Quick Summary
- Shell has entered into an agreement to purchase Canadian energy producer ARC Resources for a total value of $16.4 billion, which includes outstanding debt
- Shareholders of ARC will receive CAD 8.20 in cash along with 0.40247 Shell ordinary shares for every ARC share owned — representing a 20% premium over ARC’s trailing 30-day average trading price
- Shell’s portfolio will expand by approximately 2 billion barrels of oil equivalent through proved and probable reserves
- Shell anticipates the acquisition will enhance free cash flow per share beginning in 2027, while delivering roughly $250 million in yearly synergies
- Completion of the acquisition is scheduled for the latter half of 2026, subject to shareholder votes and regulatory clearance
Shell (SHEL) has entered into a definitive agreement to purchase Canadian energy producer ARC Resources (ARX) through a transaction valued at $16.4 billion, encompassing $2.8 billion in net debt and lease obligations.
The equity component of the acquisition totals approximately $13.6 billion. Under the transaction terms, each ARC shareholder will obtain CAD 8.20 in cash alongside 0.40247 Shell ordinary shares per ARC share.
Calculated using Shell’s April 24 closing price, this equates to approximately CAD 32.80 for each share. The offer represents a 20% premium above ARC’s 30-day volume-weighted average trading price.
The consideration structure allocates roughly 25% to cash and 75% to Shell stock. Shell plans to finance the equity component using $3.4 billion in cash alongside $10.2 billion worth of newly issued Shell shares — approximately 228 million ordinary shares.
ARC Resources delivered production of 374,000 barrels of oil equivalent daily during the previous year. Through this acquisition, Shell gains access to approximately 2 billion barrels of proved and probable reserves.
Strengthening Montney Basin Holdings
ARC maintains operations throughout the Montney shale formation spanning British Columbia and Alberta. The producer controls 1.5 million net acres across this region, which will merge with Shell’s current 440,000 net acres in the identical basin.
This combination establishes Shell as a significantly larger operator within one of Canada’s most productive natural gas and liquids-rich unconventional plays.
Shell has stated expectations for the deal to produce double-digit returns while becoming free cash flow accretive on a per-share basis from 2027 forward. The company projects approximately $250 million in annual synergies achievable within one year following deal completion.

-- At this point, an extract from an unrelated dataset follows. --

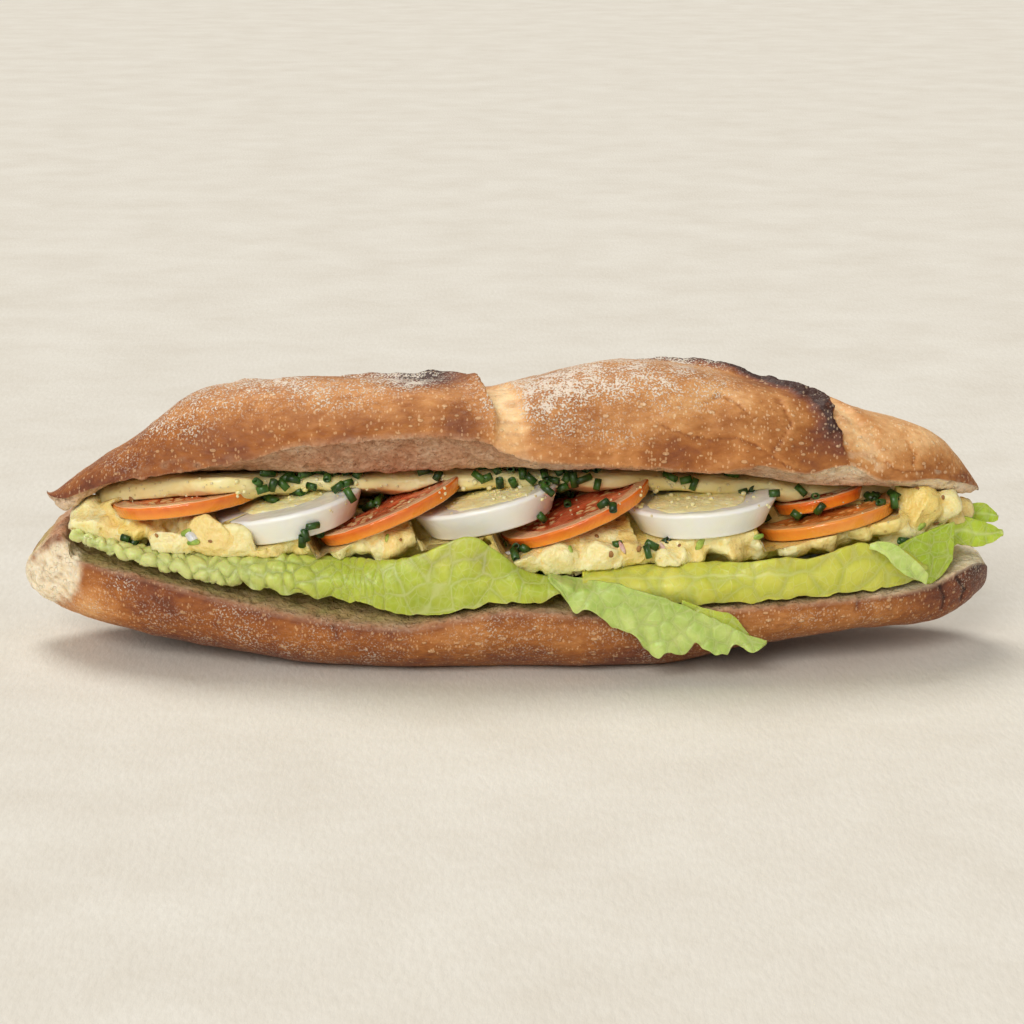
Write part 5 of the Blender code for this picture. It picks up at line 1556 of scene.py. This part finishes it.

Maintaining Financial Framework
Despite the transaction’s substantial size, Shell has confirmed its capital expenditure guidance will remain at $20–22 billion for the 2027 through 2028 period. The company’s shareholder distribution framework — returning 40–50% of cash flow from operations — continues unchanged.
Both companies’ boards have provided unanimous approval for the transaction. Outstanding requirements include ARC shareholder approval, court authorization, and regulatory permissions.
Shell and ARC project the deal will reach completion during the second half of 2026.
At the time of writing, SHEL traded down 0.16% while ARX declined 1.34% during the trading session.